Get it? Spyder, as in spy? The 1990s saw the original quartet grow to a septet (at least) with the addition of horn players and a percussionist, but kept the Quartet moniker. 1997's Creation album included Taylor's first original theme for a real movie, "Austin's Theme" from Austin Powers: International Man of Mystery. Also on the album were two cop music covers, Lalo Schifrin's theme from Dirty Harry, and the theme from Starsky and Hutch:
The JTQ was back down to a quartet in the 2000s, and the new James Taylor's 4th Dimension is a quartet as well. It's on my list of things to get around to.

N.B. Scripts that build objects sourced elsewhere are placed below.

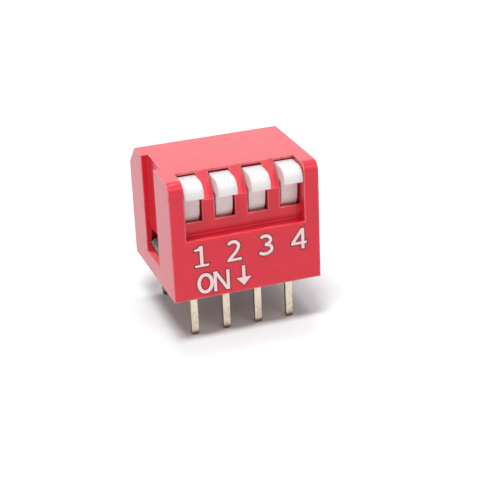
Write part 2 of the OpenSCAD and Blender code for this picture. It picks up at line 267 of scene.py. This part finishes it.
def cast_resin(name, colour, light):
    """Poured sealing resin: glossy, with a slow ripple and tiny sunk bubbles."""
    s = Shader(name)
    ripple = s.noise(1.2 * MM, detail=2.0)
    bubbles = s.noise(0.12 * MM, detail=1.0)
    pits = s.ramp(bubbles, 0.68, 0.76)
    s.set(
        Base_Color=s.mix(s.ramp(ripple, 0.3, 0.7), colour, light),
        Roughness=s.ramp(bubbles, 0.3, 0.7, 0.14, 0.26),
        Normal=s.bump(ripple, 0.08 * MM, 0.6, s.bump(pits, 0.02 * MM, 0.5)),
    )
    return s


def legend_ink(name, colour, thin):
    """Opaque legend ink: slightly uneven cover and a soft gloss."""
    s = Shader(name)
    cover = s.noise(0.09 * MM, detail=4.0)
    s.set(
        Base_Color=s.mix(s.ramp(cover, 0.52, 0.72, 0.0, 0.8), colour, thin),
        Roughness=s.ramp(cover, 0.3, 0.7, 0.38, 0.55),
        Normal=s.bump(cover, 0.004 * MM, 0.4),
    )
    return s


red = moulded_plastic(
    "red_plastic",
    colour=(0.76, 0.010, 0.031),
    deep=(0.72, 0.008, 0.028),
    # The edge colour below is wear lightened further as a painted highlight.
    wear_and_highlight=(1.0, 0.20, 0.21),
    # Painted shade for inner corners and their ledges.
    shade=(0.36, 0.004, 0.012),
    roughness=0.3,
)
red.set(IOR=1.5, Specular_Tint=(1.0, 0.72, 0.78), Coat_Weight=0.5, Coat_Roughness=0.22,
        Subsurface_Weight=0.06, Subsurface_Radius=(1.0, 0.15, 0.1), Subsurface_Scale=0.5 * MM)

white = moulded_plastic(
    "white_plastic",
    colour=(0.86, 0.85, 0.82),
    deep=(0.83, 0.815, 0.78),
    # The edge colour below is wear lightened further as a painted highlight.
    wear_and_highlight=(0.90, 0.90, 0.88),
    # Painted shade for inner corners and their ledges.
    shade=(0.80, 0.70, 0.67),
    roughness=0.32,
    edge=0.09 * MM,
    grain=0.08 * MM,
    # Painted pink glow below the cap lips, for the red light that the housing throws into the
    # slots.
    stem_red_bounce=(1.0, 0.815, 0.785),
)
white.set(IOR=1.52, Subsurface_Weight=0.65, Subsurface_Radius=(1.0, 0.88, 0.84),
          Subsurface_Scale=1.1 * MM)

grey = moulded_plastic(
    "grey_plastic",
    colour=(0.105, 0.14, 0.11),
    deep=(0.085, 0.115, 0.09),
    # The edge colour below is wear lightened further as a painted highlight.
    wear_and_highlight=(0.30, 0.32, 0.25),
    # Painted shade for inner corners and their ledges.
    shade=(0.05, 0.06, 0.045),
    roughness=0.42,
)
epoxy = cast_resin("epoxy", (0.012, 0.009, 0.006), (0.03, 0.022, 0.014))
# The darkest colour of each strip is painted shade for its cut sides, edges and pin tips.
gold = plated_metal("gold_plate", colour=(0.84, 0.79, 0.63), tarnish=(0.62, 0.55, 0.39),
                    painted_shade=(0.10, 0.08, 0.045), roughness=0.3)
bronze = plated_metal("spring_bronze", colour=(0.78, 0.56, 0.28), tarnish=(0.55, 0.36, 0.17),
                      painted_shade=(0.22, 0.13, 0.06), roughness=0.26)
ink = legend_ink("legend_ink", (1.0, 0.73, 0.70), (0.94, 0.50, 0.48))
# The dark rim round each character of the legend is painted shade.
rim = legend_ink("legend_shade_rim", (0.09, 0.010, 0.016), (0.17, 0.012, 0.022))

finishes = {"housing": red, "base": grey, "seal": epoxy, "lever": white,
            "clip": bronze, "front_terminal": gold, "rear_terminal": gold}
for node, obj in frame["nodes"].items():
    finish = finishes[node.rstrip("_1234")]
    for material_slot in obj.material_slots:
        material_slot.material = finish.material
    if not obj.material_slots:
        obj.data.materials.append(finish.material)


# ---- Legend on the front face ----
# Each stroke is an outline about the middle of its character, anticlockwise. Outlines and
# widths are in millimetres, and how far a layer stands off the face is in metres.

ink_rise = 0.012 * MM
rim_rise = 0.006 * MM
stroke_step = 0.0004 * MM
rim_w = 0.08


def bar(x0, x1, z0, z1):
    return [(x0, z0), (x1, z0), (x1, z1), (x0, z1)]


def bend(centre, radii, start, end, steps=14):
    """Points along an elliptical arc, with the angles in degrees."""
    angles = [math.radians(start + (end - start) * k / steps) for k in range(steps + 1)]
    return [(centre[0] + radii[0] * math.cos(a), centre[1] + radii[1] * math.sin(a))
            for a in angles]


def ribbon(path, width):
    """The outline of a line of that width along the path."""
    left, right = [], []
    for k, here in enumerate(path):
        before, after = Vector(path[max(k - 1, 0)]), Vector(path[min(k + 1, len(path) - 1)])
        run = (after - before).normalized()
        side = Vector((-run.y, run.x)) * width / 2
        left.append(Vector(here) + side)
        right.append(Vector(here) - side)
    return right + left[::-1]


def grown(outline, by):
    """The outline with every edge moved out by that much."""
    count = len(outline)
    moved = []
    for k in range(count):
        before, here, after = (Vector(outline[n % count]) for n in (k - 1, k, k + 1))
        first, second = (here - before).normalized(), (after - here).normalized()
        out_first, out_second = Vector((first.y, -first.x)), Vector((second.y, -second.x))
        mitre = out_first + out_second
        moved.append(here + mitre * by / max(0.5, mitre.dot(out_first)))
    return moved


def plate(name, outlines, centre, rise, finish):
    """Thin flat plates on the front face.

    Each stands a hair higher than the one before, so that crossing strokes don't coincide.
    """
    points, faces = [], []
    for step, outline in enumerate(outlines):
        first, count = len(points), len(outline)
        top = rise + step * stroke_step
        for y in (front_y - top, front_y):
            points += [(centre[0] + x * MM, y, centre[1] + z * MM) for x, z in outline]
        faces.append(range(first, first + count))
        for k in range(count):
            after = (k + 1) % count
            faces.append((first + after, first + k, first + count + k, first + count + after))
    mesh = bpy.data.meshes.new(name)
    mesh.from_pydata(points, [], [list(face) for face in faces])
    mesh.materials.append(finish.material)
    obj = bpy.data.objects.new(name, mesh)
    bpy.context.collection.objects.link(obj)
    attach(obj, "body")


digit_top, letter_top = 0.83, 0.8
line_w = 0.25
round_w = 0.27
round_left = ribbon(bend((0, 0), (0.5, 0.69), 90, 270, 20), round_w)
round_right = ribbon(bend((0, 0), (0.5, 0.69), -90, 90, 20), round_w)
GLYPHS = {
    "digit_1": [bar(-0.10, 0.16, -digit_top, digit_top),
                bar(-0.50, 0.57, -digit_top, -0.65),
                [(-0.50, 0.46), (0.0, 0.46), (0.0, digit_top), (-0.10, digit_top),
                 (-0.19, 0.70), (-0.33, 0.64), (-0.50, 0.62)]],
    "digit_2": [ribbon(bend((-0.06, 0.33), (0.42, 0.385), 150, -25)
                       + [(0.14, -0.14), (-0.42, -0.70)], line_w),
                bar(-0.55, 0.57, -digit_top, -0.62)],
    "digit_3": [ribbon(bend((-0.10, 0.375), (0.43, 0.34), 142, -92), line_w),
                ribbon(bend((-0.12, -0.345), (0.53, 0.37), 92, -146), line_w)],
    "digit_4": [bar(0.21, 0.45, -digit_top, digit_top),
                bar(-0.60, 0.62, -0.45, -0.24),
                [(-0.60, -0.24), (-0.30, -0.24), (0.45, 0.72), (0.45, digit_top),
                 (0.20, digit_top)]],
    "letter_O": [round_left, round_right],
    "letter_N": [bar(-0.62, -0.38, -letter_top, letter_top),
                 bar(0.38, 0.62, -letter_top, letter_top),
                 [(-0.62, letter_top), (0.34, -letter_top), (0.62, -letter_top),
                  (-0.34, letter_top)]],
    "arrow": [bar(-0.125, 0.125, -0.20, letter_top),
              [(0.0, -letter_top), (0.59, -0.14), (-0.59, -0.14)]],
}


def character(name, centre):
    """A character in ink over its slightly larger dark rim, which is painted shade."""
    strokes = GLYPHS[name]
    plate(name, strokes, centre, ink_rise, ink)
    plate(name + "_rim", [grown(stroke, rim_w) for stroke in strokes], centre, rim_rise, rim)


digit_z = 3.36 * MM
digit_shift = 0.25 * MM
for number, x in enumerate(columns, start=1):
    character(f"digit_{number}", (x + digit_shift, digit_z))

word_z = 1.16 * MM
arrow_z = 1.24 * MM
character("letter_O", (columns[0] + 0.47 * MM, word_z))
character("letter_N", (columns[0] + 1.73 * MM, word_z))
character("arrow", (columns[1] + 0.92 * MM, arrow_z))


# ---- Floor ----
# It ends while the lamps still light it to white, and the world behind it is as white.
floor_reach = 0.2
floor_corners = [(x * floor_reach, y * floor_reach, floor_z)
                 for x, y in ((-1, -1), (1, -1), (1, 1), (-1, 1))]
mesh = bpy.data.meshes.new("floor")
mesh.from_pydata(floor_corners, [], [(0, 1, 2, 3)])
floor = bpy.data.objects.new("floor", mesh)
bpy.context.collection.objects.link(floor)
paper = Shader("floor_paper")
fibres = paper.noise(0.6 * MM, detail=4.0)
plain = paper.mix(paper.ramp(fibres, 0.3, 0.7), (0.86, 0.86, 0.86), (0.88, 0.88, 0.88))
# Seen straight on it is a little cooler, against the red that the housing throws on it.
seen = paper.add("ShaderNodeLightPath").outputs["Is Camera Ray"]
cool_white = (0.95, 1.0, 1.0)
paper.set(
    Base_Color=paper.mix(seen, plain, cool_white),
    Roughness=0.9,
    Specular_IOR_Level=0.1,
    Normal=paper.bump(fibres, 0.01 * MM, 0.2),
)
# A view from below looks through the floor at the part.
from_below = paper.add("ShaderNodeNewGeometry").outputs["Backfacing"]
one_sided = paper.add("ShaderNodeMixShader")
paper.link(from_below, one_sided.inputs["Fac"])
paper.link(paper.surface.outputs["BSDF"], one_sided.inputs[1])
paper.link(paper.add("ShaderNodeBsdfTransparent").outputs["BSDF"], one_sided.inputs[2])
paper.link(one_sided.outputs["Shader"], paper.tree.nodes["Material Output"].inputs["Surface"])
floor.data.materials.append(paper.material)


# ---- Light ----
middle = (body_low + body_high) / 2
lamp_distance = 1.2


def direction(azimuth, elevation):
    """Unit vector away from the object. Azimuth 0 is the front, and +90 is the right."""
    a, e = math.radians(azimuth), math.radians(elevation)
    return Vector((math.sin(a) * math.cos(e), -math.cos(a) * math.cos(e), math.sin(e)))


def softbox(name, azimuth, elevation, size, watts, colour=(1, 1, 1)):
    """A rectangular lamp that faces the object, size metres wide and high."""
    light = bpy.data.lights.new(name, "AREA")
    light.shape = "RECTANGLE"
    light.size, light.size_y = size
    light.energy = watts
    light.color = colour
    obj = bpy.data.objects.new(name, light)
    obj.location = middle + direction(azimuth, elevation) * lamp_distance
    obj.rotation_euler = direction(azimuth, elevation).to_track_quat("Z", "Y").to_euler()
    bpy.context.collection.objects.link(obj)


overhead = (0.98, 0.96, 1)
softbox("key", -32, 67, (0.34, 0.14), 6.4)
softbox("top", -15, 76, (0.34, 0.14), 2.85, overhead)
softbox("top_rear", 160, 78, (0.48, 0.16), 2.9, overhead)
softbox("front_card", 22, 43, (0.60, 0.40), 1.3)
softbox("side_card", -88, 45, (0.80, 0.56), 0.5)
softbox("back_card", 162, 28, (1.20, 0.64), 0.71)

# The world is white where it is seen or mirrored, and otherwise a dimmer, cooler fill light.
world = bpy.data.worlds.new("tent")
bpy.context.scene.world = world
world.use_nodes = True
tree = world.node_tree
background = tree.nodes["Background"]
path = tree.nodes.new("ShaderNodeLightPath")
bright = path.outputs["Is Camera Ray"]
for other in ("Is Glossy Ray", "Is Transmission Ray"):
    either = tree.nodes.new("ShaderNodeMath")
    either.operation = "MAXIMUM"
    tree.links.new(bright, either.inputs[0])
    tree.links.new(path.outputs[other], either.inputs[1])
    bright = either.outputs[0]
fill_level = 0.30
level = tree.nodes.new("ShaderNodeMapRange")
level.inputs["To Min"].default_value = fill_level
level.inputs["To Max"].default_value = 1.0
tree.links.new(bright, level.inputs["Value"])
tree.links.new(level.outputs["Result"], background.inputs["Strength"])
sky = tree.nodes.new("ShaderNodeMix")
sky.data_type = "RGBA"
sky.inputs[MIX_A].default_value = (0.93, 0.965, 1, 1)
sky.inputs[MIX_B].default_value = (1, 1, 1, 1)
tree.links.new(bright, sky.inputs[MIX_FACTOR])
tree.links.new(sky.outputs[MIX_COLOUR], background.inputs["Color"])


# ---- Camera ----
camera_azimuth = -18.4
camera_elevation = 23.7
camera_roll = -2.6
camera_distance = 108.7 * MM
lens = 106.2
aim = middle + Vector((0.97 * MM, -0.7 * MM, -2.57 * MM))

back = direction(camera_azimuth, camera_elevation)
right = Vector((0, 0, 1)).cross(back).normalized()
up = back.cross(right)
roll = math.radians(camera_roll)
right, up = (right * math.cos(roll) + up * math.sin(roll),
             up * math.cos(roll) - right * math.sin(roll))
lens_data = bpy.data.cameras.new("camera")
lens_data.lens = lens
lens_data.sensor_width = 36
lens_data.clip_start = 0.005
lens_data.clip_end = 5
camera = bpy.data.objects.new("camera", lens_data)
axes = Matrix((right, up, back)).transposed().to_4x4()
camera.matrix_world = Matrix.Translation(aim + back * camera_distance) @ axes
bpy.context.collection.objects.link(camera)
bpy.context.scene.camera = camera
bpy.context.scene.view_settings.view_transform = "Standard"
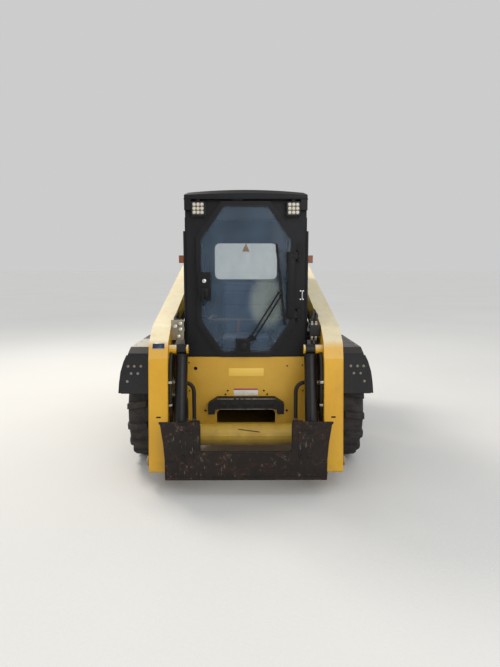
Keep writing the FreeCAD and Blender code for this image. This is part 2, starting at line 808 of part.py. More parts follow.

I look at all the online music maps, and all the retailer recommendations, but I still didn't learn about Barcelona's The Pinker Tones until I was at my neighbor's house and they were playing on his stereo (that's the boxlike device that sits on a shelf and shoots sound out into the air instead of directly into your ears). He had heard of them on the radio, of all places, although it was NPR and not an actual "music" station. Like Skeewiff, The Pinker Tones are a dynamic duo, Professor Manso and Mister Furia (and with aliases like that, who cares about their real names?); they are a little more stylistically diverse than Skeewiff (more lounge, ska, and synthpop), and much more linguistically diverse, with lyrics sung in English, Spanish, French, and German. Again like Skeewiff, they nail the cop-show theme genre, with "In Pea We Nuts" from The Million Colour Revolution:
Finally, The Pinker Tones get bonus points for naming a song "Pink Freud."
The Pinker Tones MySpace page
The Pinker Tones on YouTube
I haven't been very impressed with many online retailers' recommendation systems. Amazon, for instance, keeps suggesting to me items that I have already bought from them; it's a safe bet that I'll like it, but it's not a safe bet that I'll buy a second one. Emusic, though, delivers pretty well in that regard. What solidified my loyalty to Emusic is that it recommended Skeewiff to me. I'd never heard of them before, but in listening to the online samples I realized I had discovered kindred spirits: they make fake cop show themes! And car chase music! And funky organ jams! And breakbeats galore! Skeewiff is the London-based duo of DJs/producers/songwriters Alex Rizzo and Elliot Ireland and their circle of musical pals, releasing records and CDs through their own Jalapeno Records label. They've done a couple of explicit fake cop show themes--"Cop Show" and "Farsky and Crotch"--but I think they capture the milieu best in "Light the Fuse" from their 2006 CD Private Funktion (and the Wet Your Beak EP):
That veers pretty close to car-chase music too, so I've tagged it as that as well. Spy music too, to cover all the bases. Skeewiff make simply the best drum tracks around, I think the key to their sound is the liberal use of tambourine. Forget the cowbell, I want more tambourine! And how about that logo--an anthropomorphic jalapeno pepper in a sombrero, playing bongos! Is that super-cool or what? Someone at Murdoch College in Australia must like Skeewiff as much as I do, since they've used them for the soundtracks of several (well, three at least) videos on YouTube. You can listen to more Skeewiff songs on their MySpace page, including, finally, a club version of "Man of Constant Sorrow." Which reminds me of Rednex, but that's a story for another day.